これは被災者支援を、より効果的にする指南書のこと。本書は3つの章に分かれており、「お金で支援しよう」の章では支援金が被災地に届く流れを説明し、「モノで支援しよう」の章では、被災者のニーズに即した物資を送る重要性を説いている。また「ちょっとした工夫で支援は変わる」の章では、被災者が被災前の生活を取り戻すためにできる支援を紹介している。その中には、カップ麺はお湯が沸かない被災地では「支援ゴミ」になってしまうことや、義援金を狙うニセ募金があることなど、支援についてあまり知られていないことが多く書かれている。本書はそれらを丁寧に説明し、支援にも良し悪しがあると提言する。災害が多い日本で、防災だけでなく支援のあり方が重要視される日も近いだろう。

06「LINEモバイル」
- ■ スマホ料金が安くなるSIM
- ■ 「料金と機能のスリム化」
スマートフォンは未だ利用料が高いと言われる中、最近利用料金を大幅に値下げした「格安スマホ」が次々に登場し、人気を博している。そんな中、国内で利用者5500万人のSNSアプリLINEが『LINEモバイル』を開始し、格安スマホ市場に参入することが話題になっている。

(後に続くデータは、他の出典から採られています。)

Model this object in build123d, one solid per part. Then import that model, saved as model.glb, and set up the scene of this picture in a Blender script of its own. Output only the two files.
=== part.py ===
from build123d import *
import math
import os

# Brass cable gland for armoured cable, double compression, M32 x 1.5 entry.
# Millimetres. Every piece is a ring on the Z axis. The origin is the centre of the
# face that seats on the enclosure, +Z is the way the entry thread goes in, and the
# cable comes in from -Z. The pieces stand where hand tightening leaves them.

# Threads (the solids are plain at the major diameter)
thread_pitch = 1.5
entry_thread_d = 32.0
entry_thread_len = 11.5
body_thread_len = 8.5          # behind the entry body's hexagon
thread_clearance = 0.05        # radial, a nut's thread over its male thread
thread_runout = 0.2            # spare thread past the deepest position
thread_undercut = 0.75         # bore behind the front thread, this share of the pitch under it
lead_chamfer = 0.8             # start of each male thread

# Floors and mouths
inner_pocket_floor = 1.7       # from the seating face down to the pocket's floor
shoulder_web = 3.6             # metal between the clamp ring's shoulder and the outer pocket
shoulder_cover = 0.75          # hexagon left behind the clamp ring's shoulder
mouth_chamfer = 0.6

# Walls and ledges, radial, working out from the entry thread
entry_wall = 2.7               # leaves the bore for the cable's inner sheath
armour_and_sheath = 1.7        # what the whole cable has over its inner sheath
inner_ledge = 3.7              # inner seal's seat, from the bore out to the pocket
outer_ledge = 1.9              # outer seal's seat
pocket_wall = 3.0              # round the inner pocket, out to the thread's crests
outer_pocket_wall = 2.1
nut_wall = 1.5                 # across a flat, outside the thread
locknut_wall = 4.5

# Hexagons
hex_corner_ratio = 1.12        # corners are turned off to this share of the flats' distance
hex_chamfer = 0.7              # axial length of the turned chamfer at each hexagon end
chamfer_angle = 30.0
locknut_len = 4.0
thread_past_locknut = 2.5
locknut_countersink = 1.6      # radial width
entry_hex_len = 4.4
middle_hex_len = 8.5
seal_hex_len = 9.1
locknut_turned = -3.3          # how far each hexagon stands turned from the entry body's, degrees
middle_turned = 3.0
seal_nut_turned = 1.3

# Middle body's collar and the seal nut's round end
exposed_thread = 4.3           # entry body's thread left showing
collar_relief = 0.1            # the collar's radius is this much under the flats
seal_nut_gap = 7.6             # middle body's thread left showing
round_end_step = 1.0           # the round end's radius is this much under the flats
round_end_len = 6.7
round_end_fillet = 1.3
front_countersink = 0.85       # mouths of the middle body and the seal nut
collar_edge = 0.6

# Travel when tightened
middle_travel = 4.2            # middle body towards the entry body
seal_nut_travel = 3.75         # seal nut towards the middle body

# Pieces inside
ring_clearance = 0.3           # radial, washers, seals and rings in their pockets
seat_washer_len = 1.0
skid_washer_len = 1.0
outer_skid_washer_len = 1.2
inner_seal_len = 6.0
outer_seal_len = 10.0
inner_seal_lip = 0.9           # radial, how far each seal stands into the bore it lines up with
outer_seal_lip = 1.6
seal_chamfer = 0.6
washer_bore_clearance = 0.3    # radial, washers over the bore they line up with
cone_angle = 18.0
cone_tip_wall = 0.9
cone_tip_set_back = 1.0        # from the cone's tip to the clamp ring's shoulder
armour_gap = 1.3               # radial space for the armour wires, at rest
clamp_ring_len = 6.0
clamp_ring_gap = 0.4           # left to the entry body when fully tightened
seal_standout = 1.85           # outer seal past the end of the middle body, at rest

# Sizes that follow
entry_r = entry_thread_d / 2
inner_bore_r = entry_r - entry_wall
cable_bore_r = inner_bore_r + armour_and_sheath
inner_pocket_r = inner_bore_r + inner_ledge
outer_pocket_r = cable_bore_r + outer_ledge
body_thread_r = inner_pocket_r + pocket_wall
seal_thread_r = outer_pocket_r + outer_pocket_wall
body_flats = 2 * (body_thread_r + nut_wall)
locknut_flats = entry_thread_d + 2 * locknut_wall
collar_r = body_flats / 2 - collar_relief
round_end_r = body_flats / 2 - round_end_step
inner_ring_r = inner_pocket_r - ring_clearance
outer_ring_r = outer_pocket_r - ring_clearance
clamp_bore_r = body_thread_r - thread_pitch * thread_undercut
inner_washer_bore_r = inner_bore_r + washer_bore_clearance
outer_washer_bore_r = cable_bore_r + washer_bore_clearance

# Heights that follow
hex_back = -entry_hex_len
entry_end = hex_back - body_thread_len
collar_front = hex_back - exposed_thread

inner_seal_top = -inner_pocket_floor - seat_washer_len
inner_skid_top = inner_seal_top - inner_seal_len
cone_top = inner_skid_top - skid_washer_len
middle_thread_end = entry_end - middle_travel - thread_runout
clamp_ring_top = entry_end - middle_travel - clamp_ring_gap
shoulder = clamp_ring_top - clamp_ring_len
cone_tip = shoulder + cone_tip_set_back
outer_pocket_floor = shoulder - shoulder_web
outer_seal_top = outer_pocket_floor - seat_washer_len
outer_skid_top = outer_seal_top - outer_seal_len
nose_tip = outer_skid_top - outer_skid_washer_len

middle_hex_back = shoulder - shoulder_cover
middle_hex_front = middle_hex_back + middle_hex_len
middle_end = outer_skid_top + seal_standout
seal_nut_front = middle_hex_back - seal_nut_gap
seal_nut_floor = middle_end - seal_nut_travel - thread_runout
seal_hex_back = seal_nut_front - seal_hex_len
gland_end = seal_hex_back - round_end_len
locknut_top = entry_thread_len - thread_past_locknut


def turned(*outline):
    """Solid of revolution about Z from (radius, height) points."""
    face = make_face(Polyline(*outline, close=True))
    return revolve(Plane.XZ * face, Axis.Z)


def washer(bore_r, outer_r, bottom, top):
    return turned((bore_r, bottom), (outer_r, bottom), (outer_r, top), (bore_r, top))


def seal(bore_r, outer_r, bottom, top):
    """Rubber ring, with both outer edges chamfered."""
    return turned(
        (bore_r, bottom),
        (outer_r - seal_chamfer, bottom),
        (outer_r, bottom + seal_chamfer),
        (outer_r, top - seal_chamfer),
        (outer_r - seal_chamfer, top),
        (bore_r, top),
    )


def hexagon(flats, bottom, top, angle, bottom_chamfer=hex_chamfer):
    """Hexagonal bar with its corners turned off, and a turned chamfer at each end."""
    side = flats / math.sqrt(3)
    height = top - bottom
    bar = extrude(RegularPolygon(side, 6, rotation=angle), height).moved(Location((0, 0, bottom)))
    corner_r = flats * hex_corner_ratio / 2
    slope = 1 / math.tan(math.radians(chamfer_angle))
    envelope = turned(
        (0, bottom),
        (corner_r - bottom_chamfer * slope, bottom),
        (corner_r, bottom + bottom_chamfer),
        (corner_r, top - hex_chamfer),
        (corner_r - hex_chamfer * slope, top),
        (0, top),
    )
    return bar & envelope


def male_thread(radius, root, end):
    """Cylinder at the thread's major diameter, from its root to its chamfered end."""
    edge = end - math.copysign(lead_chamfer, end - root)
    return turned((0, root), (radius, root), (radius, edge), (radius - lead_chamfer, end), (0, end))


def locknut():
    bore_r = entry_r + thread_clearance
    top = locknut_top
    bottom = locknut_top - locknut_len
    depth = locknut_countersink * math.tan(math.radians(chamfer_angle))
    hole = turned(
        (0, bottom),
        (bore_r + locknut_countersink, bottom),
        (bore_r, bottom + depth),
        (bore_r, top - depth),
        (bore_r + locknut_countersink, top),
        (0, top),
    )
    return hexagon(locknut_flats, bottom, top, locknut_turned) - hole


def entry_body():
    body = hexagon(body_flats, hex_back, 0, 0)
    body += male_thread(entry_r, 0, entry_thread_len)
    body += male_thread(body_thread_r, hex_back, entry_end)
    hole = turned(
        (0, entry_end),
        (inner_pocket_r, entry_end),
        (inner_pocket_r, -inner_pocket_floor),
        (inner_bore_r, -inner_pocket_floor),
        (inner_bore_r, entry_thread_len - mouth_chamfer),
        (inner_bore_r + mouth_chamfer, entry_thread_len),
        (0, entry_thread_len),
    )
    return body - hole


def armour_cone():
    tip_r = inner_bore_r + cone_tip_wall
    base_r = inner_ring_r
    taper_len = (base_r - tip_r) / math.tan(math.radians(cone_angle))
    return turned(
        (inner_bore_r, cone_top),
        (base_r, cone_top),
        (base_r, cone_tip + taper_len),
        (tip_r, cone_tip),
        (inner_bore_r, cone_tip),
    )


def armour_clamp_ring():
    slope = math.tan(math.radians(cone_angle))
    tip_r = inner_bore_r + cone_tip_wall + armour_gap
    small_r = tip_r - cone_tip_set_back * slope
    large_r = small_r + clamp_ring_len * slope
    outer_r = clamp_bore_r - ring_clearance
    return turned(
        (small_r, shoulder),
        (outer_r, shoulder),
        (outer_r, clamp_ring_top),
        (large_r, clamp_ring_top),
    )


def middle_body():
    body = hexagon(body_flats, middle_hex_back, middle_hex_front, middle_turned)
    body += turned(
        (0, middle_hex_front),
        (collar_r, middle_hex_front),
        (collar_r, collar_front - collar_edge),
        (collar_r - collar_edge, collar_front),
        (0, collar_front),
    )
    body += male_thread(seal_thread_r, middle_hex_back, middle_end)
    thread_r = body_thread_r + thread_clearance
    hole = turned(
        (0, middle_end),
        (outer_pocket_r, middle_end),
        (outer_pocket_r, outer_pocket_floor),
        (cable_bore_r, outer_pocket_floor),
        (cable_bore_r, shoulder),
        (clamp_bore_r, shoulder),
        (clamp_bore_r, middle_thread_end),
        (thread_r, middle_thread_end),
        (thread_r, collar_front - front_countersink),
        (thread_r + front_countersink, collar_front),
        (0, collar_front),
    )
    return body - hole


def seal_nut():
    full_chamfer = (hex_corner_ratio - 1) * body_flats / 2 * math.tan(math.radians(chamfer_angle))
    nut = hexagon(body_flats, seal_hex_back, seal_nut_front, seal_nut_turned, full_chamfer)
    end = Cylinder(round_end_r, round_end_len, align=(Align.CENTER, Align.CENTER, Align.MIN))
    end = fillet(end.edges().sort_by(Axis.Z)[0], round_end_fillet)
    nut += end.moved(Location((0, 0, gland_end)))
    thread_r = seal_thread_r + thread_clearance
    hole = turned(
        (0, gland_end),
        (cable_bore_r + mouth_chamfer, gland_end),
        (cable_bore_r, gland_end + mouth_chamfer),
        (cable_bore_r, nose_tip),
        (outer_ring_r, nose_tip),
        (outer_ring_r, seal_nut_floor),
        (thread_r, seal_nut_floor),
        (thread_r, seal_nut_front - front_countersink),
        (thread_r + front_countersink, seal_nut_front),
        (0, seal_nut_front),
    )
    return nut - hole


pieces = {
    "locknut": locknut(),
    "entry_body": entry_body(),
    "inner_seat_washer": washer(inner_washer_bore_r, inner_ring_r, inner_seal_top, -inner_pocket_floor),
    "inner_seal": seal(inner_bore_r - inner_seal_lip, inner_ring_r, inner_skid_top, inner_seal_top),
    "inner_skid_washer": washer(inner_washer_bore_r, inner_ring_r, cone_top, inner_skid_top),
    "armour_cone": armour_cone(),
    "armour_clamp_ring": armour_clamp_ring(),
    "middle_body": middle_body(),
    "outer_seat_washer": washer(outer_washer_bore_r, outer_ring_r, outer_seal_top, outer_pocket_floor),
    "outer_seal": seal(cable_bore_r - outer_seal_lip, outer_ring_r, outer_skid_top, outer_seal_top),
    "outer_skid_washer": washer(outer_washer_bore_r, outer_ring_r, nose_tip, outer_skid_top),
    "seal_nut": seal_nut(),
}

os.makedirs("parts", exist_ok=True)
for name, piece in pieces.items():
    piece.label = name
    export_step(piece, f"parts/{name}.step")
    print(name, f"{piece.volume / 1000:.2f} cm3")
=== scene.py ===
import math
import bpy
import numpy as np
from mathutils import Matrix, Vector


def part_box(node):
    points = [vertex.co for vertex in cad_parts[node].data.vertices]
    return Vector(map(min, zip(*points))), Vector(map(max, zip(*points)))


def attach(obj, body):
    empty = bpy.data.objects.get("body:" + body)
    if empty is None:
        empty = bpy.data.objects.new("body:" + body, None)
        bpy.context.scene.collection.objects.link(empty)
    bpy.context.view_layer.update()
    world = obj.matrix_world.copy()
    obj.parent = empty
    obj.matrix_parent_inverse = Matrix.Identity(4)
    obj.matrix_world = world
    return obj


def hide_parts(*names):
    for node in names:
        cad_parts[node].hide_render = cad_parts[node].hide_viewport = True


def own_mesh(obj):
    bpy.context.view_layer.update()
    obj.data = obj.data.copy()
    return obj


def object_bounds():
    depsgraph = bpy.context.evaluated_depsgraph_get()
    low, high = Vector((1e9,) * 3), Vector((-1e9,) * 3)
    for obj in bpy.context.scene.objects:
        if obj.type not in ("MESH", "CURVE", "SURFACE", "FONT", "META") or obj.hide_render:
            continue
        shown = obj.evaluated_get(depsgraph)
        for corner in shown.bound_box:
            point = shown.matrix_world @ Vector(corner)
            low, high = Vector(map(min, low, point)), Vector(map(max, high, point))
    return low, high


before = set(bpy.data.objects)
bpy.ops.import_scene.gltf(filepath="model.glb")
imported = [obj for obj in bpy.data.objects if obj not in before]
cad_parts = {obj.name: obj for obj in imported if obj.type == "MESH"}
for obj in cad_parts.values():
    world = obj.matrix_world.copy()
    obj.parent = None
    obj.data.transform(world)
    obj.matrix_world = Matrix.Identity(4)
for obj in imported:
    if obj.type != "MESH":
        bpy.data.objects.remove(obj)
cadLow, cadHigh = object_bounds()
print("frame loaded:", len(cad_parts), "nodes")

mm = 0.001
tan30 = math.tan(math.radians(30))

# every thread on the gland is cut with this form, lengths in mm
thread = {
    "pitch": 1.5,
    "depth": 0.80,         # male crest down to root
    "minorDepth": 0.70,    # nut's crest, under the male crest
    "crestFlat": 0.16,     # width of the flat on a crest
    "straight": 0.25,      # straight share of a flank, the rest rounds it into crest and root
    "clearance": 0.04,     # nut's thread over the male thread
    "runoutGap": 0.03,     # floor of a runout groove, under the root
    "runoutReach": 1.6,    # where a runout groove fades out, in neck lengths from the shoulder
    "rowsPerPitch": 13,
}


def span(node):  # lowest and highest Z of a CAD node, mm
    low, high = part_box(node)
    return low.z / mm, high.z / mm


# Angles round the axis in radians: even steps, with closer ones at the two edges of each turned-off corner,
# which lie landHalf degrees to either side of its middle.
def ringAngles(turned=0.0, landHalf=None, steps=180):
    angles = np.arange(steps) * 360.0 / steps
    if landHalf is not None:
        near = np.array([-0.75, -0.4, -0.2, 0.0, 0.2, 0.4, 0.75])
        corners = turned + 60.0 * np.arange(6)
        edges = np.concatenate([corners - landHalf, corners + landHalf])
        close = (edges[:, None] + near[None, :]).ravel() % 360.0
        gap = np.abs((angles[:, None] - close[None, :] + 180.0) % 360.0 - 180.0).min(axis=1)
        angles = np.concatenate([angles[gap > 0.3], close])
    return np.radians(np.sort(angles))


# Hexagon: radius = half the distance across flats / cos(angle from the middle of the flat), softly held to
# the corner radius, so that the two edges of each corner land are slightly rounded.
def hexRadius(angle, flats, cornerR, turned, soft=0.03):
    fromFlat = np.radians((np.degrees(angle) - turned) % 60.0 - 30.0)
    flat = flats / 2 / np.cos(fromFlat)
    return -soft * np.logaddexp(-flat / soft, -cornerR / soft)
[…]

LINEモバイルとは、スマホに差し込むだけで、利用料金が安くなるSIMカード(携帯電話のID)を提供するサービスだ。これにより月額料金が500円まで下がるだけでなく、LINEをはじめツイッターやフェイスブックなどのSNSの投稿と閲覧のデータ通信量が無制限になるという。これまでのSIMカードは、データ量が重いSNSでは動作が遅くなっていたが、LINEモバイルならサクサク動く状態でSNSを楽しめる。スマホはさらに高機能になる一方、利用者はLINEやSNSなど、自分が必要な機能しか使わない傾向にある。利用者から「料金と機能のスリム化」が求められる中、大手通信会社がどう動き出すか、今後に注目したい。

07「シン・ゴジラ」
- ■ 国産ゴジラ復活
- ■ 世界中が注目
海外で人気を得ている日本映画は数あれど、中でも有名なのが日本の特撮映画の代名詞「ゴジラ」だろう。そして近年、12年ぶりの国産ゴジラ映画『シン・ゴジラ』が話題になっている。

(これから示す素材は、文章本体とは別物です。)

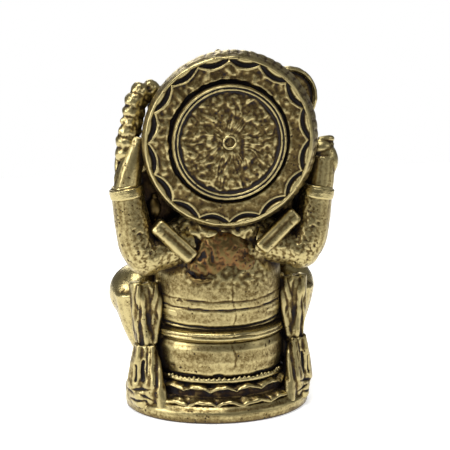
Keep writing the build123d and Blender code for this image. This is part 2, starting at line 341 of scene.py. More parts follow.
def ramp(value, start, end):
    """A soft step from 0 at start to 1 at end."""
    t = np.clip((value - start) / (end - start), 0, 1)
    return t * t * (3 - 2 * t)


def cast_skin(x, y, z, depth=0.035):
    """The faint unevenness and the small pits that a casting keeps."""
    lumps = grit(x, y, z, 1.3) * 0.6 + grit(x, y, z, 0.55, 1) * 0.4
    pits = ramp(grit(x, y, z, 0.42, 2), 0.55, 0.85) * ramp(grit(x, y, z, 2.6, 3), -0.1, 0.5)
    return depth * lumps - 0.09 * pits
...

『シン・ゴジラ』は、日本で制作されるゴジラシリーズとしては29作目。日本を代表する監督である庵野秀明氏や樋口真嗣氏を各監督に迎え、日本の豪華俳優陣が出演する。今回のプロジェクトの背景にあるのが、近年のハリウッドでリメイクされた映画への批判だ。リメイクされた映画の中には、諸所の事情により原作を改変したシーンや原作者の意図しない展開がしばしば見受けられ、ファンからはオリジナル(日本)での映画製作を望む声が少なくない。今回のゴジラ映画も、2014年にハリウッド版『GODZILLA ゴジラ』の世界的な大ヒットを受け、国産ゴジラの復活が望まれたようだ。今夏公開予定の国産ゴジラ映画が、日本だけでなく世界の映画史にどれほど影響を与えるのか注目したい。